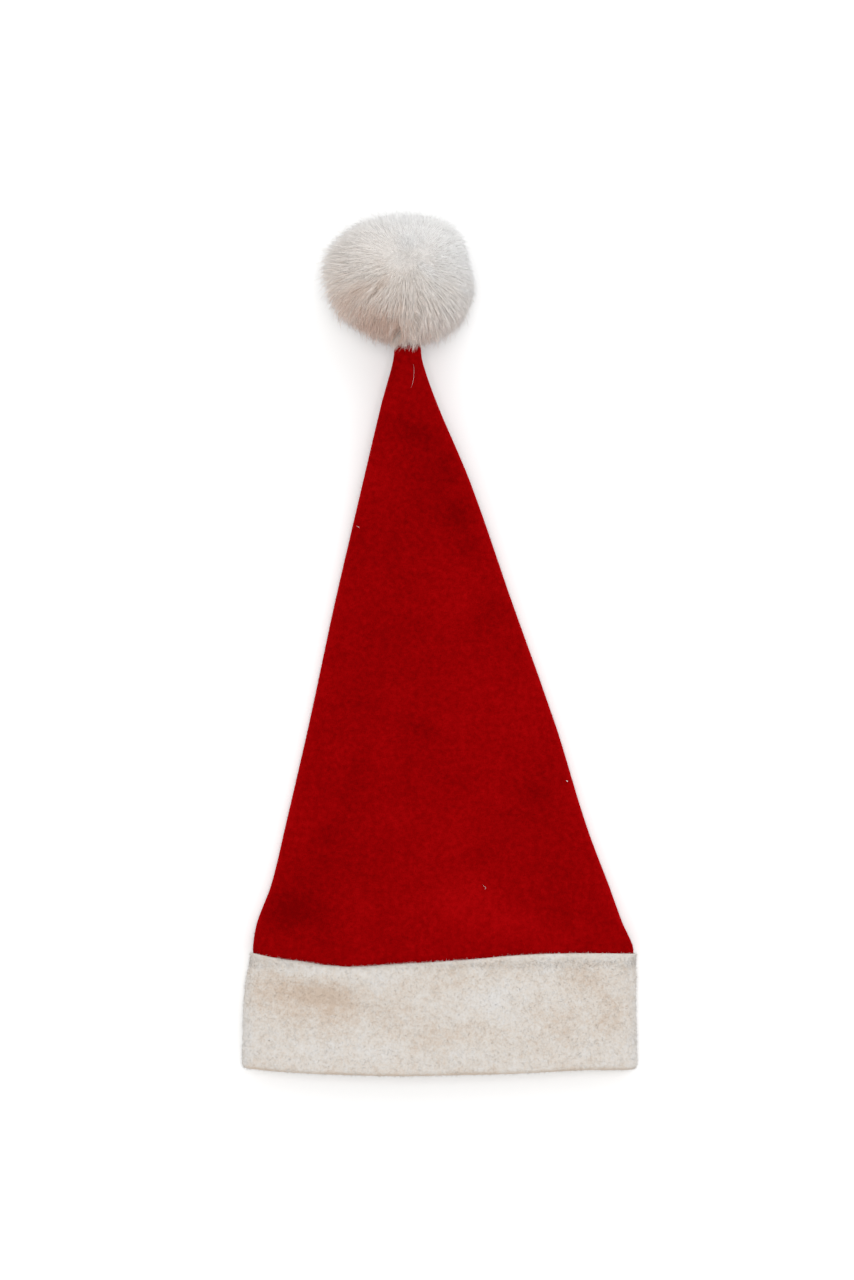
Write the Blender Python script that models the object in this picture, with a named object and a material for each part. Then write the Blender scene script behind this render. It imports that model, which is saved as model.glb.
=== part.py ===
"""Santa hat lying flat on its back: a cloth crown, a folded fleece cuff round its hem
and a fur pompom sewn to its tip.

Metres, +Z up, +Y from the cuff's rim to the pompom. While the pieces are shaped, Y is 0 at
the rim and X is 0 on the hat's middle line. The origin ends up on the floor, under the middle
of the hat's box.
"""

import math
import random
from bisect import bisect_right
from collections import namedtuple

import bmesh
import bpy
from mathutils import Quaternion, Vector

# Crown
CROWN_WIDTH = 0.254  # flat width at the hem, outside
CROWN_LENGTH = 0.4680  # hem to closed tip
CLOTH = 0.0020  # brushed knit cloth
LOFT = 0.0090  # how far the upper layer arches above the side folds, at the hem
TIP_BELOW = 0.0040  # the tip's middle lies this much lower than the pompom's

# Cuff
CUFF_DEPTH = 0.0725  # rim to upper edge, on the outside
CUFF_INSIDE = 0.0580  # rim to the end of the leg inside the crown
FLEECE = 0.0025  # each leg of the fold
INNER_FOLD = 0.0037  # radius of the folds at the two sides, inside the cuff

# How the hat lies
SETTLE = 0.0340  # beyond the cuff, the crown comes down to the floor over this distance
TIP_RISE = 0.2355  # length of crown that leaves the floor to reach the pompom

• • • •

Reproduce the full listing exactly.

### OUTPUT FOR THIS TASK
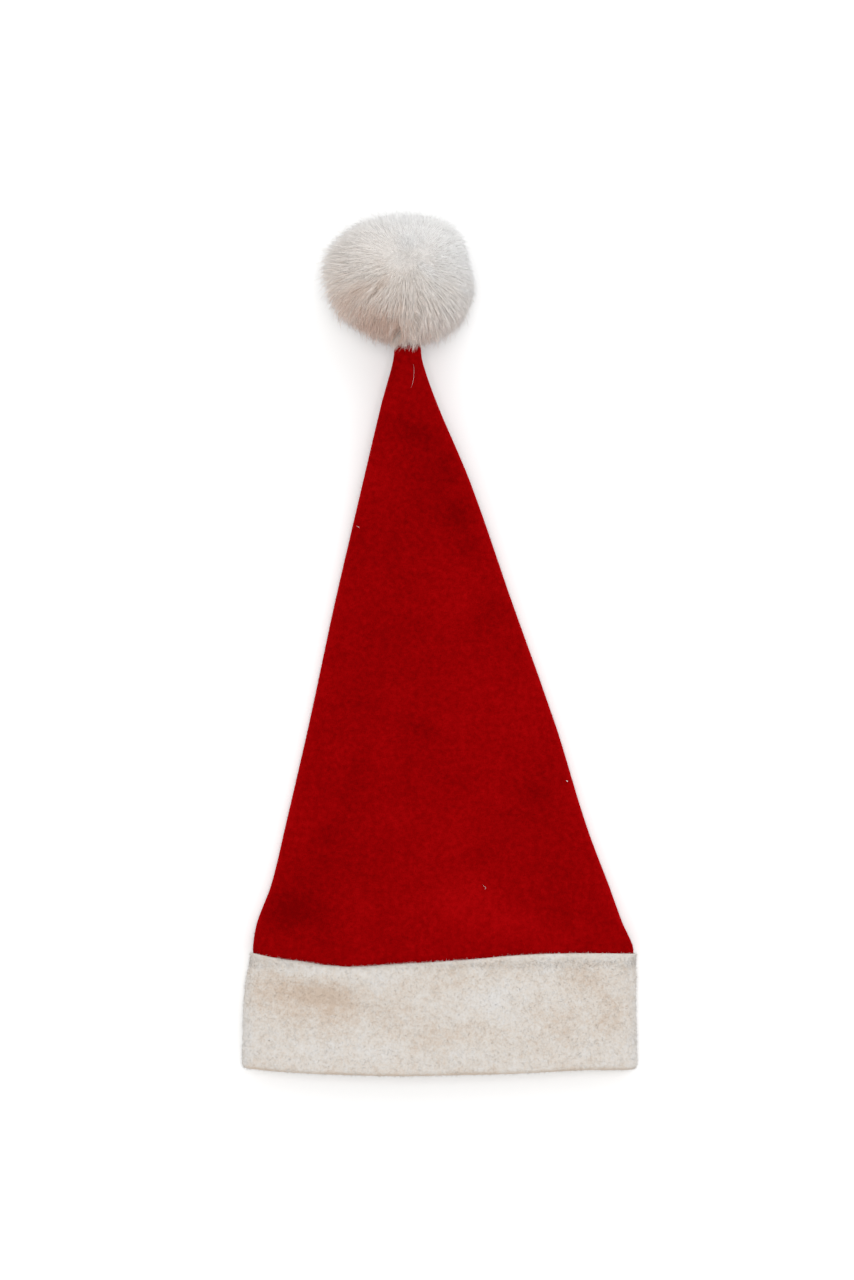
Write the Blender Python script that models the object in this picture, with a named object and a material for each part. Then write the Blender scene script behind this render. It imports that model, which is saved as model.glb.
=== part.py ===
"""Santa hat lying flat on its back: a cloth crown, a folded fleece cuff round its hem
and a fur pompom sewn to its tip.

Metres, +Z up, +Y from the cuff's rim to the pompom. While the pieces are shaped, Y is 0 at
the rim and X is 0 on the hat's middle line. The origin ends up on the floor, under the middle
of the hat's box.
"""

import math
import random
from bisect import bisect_right
from collections import namedtuple

import bmesh
import bpy
from mathutils import Quaternion, Vector

# Crown
CROWN_WIDTH = 0.254  # flat width at the hem, outside
CROWN_LENGTH = 0.4680  # hem to closed tip
CLOTH = 0.0020  # brushed knit cloth
LOFT = 0.0090  # how far the upper layer arches above the side folds, at the hem
TIP_BELOW = 0.0040  # the tip's middle lies this much lower than the pompom's

# Cuff
CUFF_DEPTH = 0.0725  # rim to upper edge, on the outside
CUFF_INSIDE = 0.0580  # rim to the end of the leg inside the crown
FLEECE = 0.0025  # each leg of the fold
INNER_FOLD = 0.0037  # radius of the folds at the two sides, inside the cuff

# How the hat lies
SETTLE = 0.0340  # beyond the cuff, the crown comes down to the floor over this distance
TIP_RISE = 0.2355  # length of crown that leaves the floor to reach the pompom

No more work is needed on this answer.